Мы шагнули так далеко, что можем констатировать существование миров, о которых древние даже не помышляли. Мы способны прозревать целые вселенные, недоступные нашему взгляду, ибо умы наши уже могут различать источаемый ими свет. И в то же время способны зримо представить себе картину нашего полного истребления. Но неужто наша участь предрешена? Нет. Наша вера сильнее нас самих. Нам открыто величие вечной жизни - той, которая дарована человеку и существование которой мы всегда отрицали. Мы слабо сопротивляемся, твердя, что мы - люди, всего лишь люди. Но, будь мы вполне людьми, нашим возможностям не было бы предела, мы были бы готовы к любым неожиданностям, нам был бы доступен любой распорядок бытия. Нам нужно ежедневно, ежечасно, будто молитву, напоминать себе, что наша жизнь неизмеримо богаче наших представлений о ней. Что пользы в идолопоклонстве! Объектами поклонения впору стать нам самим. Коль скоро, отринув страх и преграды, мы действительно осознаем, кто мы по сути.
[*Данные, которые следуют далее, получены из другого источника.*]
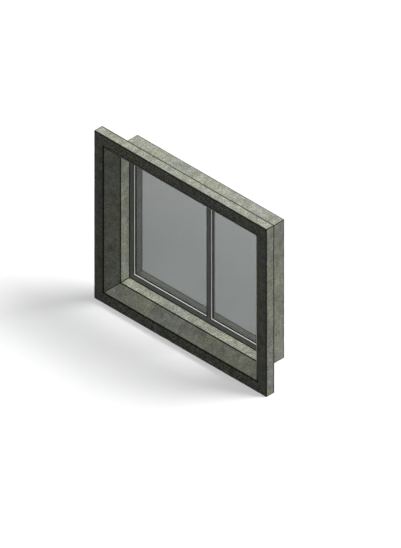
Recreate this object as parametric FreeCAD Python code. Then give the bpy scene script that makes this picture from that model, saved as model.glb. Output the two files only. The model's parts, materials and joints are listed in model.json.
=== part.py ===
import FreeCAD, Part
import os

os.makedirs("parts", exist_ok=True)
Vector = FreeCAD.Vector

# A fixed window in a precast concrete surround. The surround is one casting: a lining
# that runs through the whole wall, and a collar that stands proud of the wall outside
# and closes the joint round it. Its inside splays in from the front to the wall face.
# An aluminium frame with one mullion, off centre, stands in the lining and holds two
# sheets of glass between gaskets, with clip-in beads on the room side.
#
# Millimetres. X runs along the wall to the right as seen from outside, Y runs into the
# wall towards the room, and Z is up. Y = 0 is the wall's outer face, which the back of
# the collar lies against. The origin is on that back face, at the middle of the width
# and of the height of its bottom band.

# The opening that the surround leaves, and the wall that it is made for
opening_width = 1500.0
opening_height = 1200.0
wall_thickness = 250.0

# Precast surround
lining_thickness = 60.0
collar_projection = 90.0
splay_width = 100.0
collar_border = 100.0
arris = 4.0
drip_radius = 6.0
drip_setback = 30.0
drip_stop = 60.0

# Aluminium frame
reveal_depth = 100.0
frame_depth = 50.0
frame_face = 42.0
frame_arris = 1.0
mullion_face = 50.0
mullion_offset = 125.0
extrusion_wall = 2.0
rebate_height = 14.0

# Perimeter joint between the frame and the surround
joint_width = 8.0
sealant_depth = 8.0
sealant_recess = 1.0
sealant_hollow = 1.0
packer_length = 80.0
packer_width = 30.0
packer_corner_distance = 150.0

# Glazing
glass_thickness = 6.0
glass_setback = 22.0
glass_bite = 10.0
gasket_thickness = 3.0
gasket_height = 8.0
gasket_lip = 4.0
gasket_groove_width = 3.0
gasket_groove_depth = 3.0
gasket_foot_clearance = 0.2
block_length = 80.0
block_margin = 1.0

# Glazing beads
bead_wall = 1.5
bead_arris = 1.5
clip_groove_width = 4.0
clip_groove_depth = 3.0
clip_clearance = 0.2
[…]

«Мне больше нравится,«писал Ван Гог, писать глаза людей, нежели храмы и соборы. Ибо в глазах человеческих есть нечто, чего нет в соборах, как бы величественны и прекрасны ни были последние…»
Увы, безмятежная идиллия длится недолго - всего какие-то несколько месяцев. Временному раю скоро кладут конец сплошные неприятности, сплошная нужда, сплошное невезение. До того, как я перееду в Париж, свет увидят лишь три моих коротких текста: один в журнале, посвященном прогрессу цветного населения, другой - в журнальчике, учрежденном кем-то "из знакомых и дожившем лишь до выхода первого номера, а третий - в издании, в которое вдохнул новую жизнь старина Фрэнк Харрис.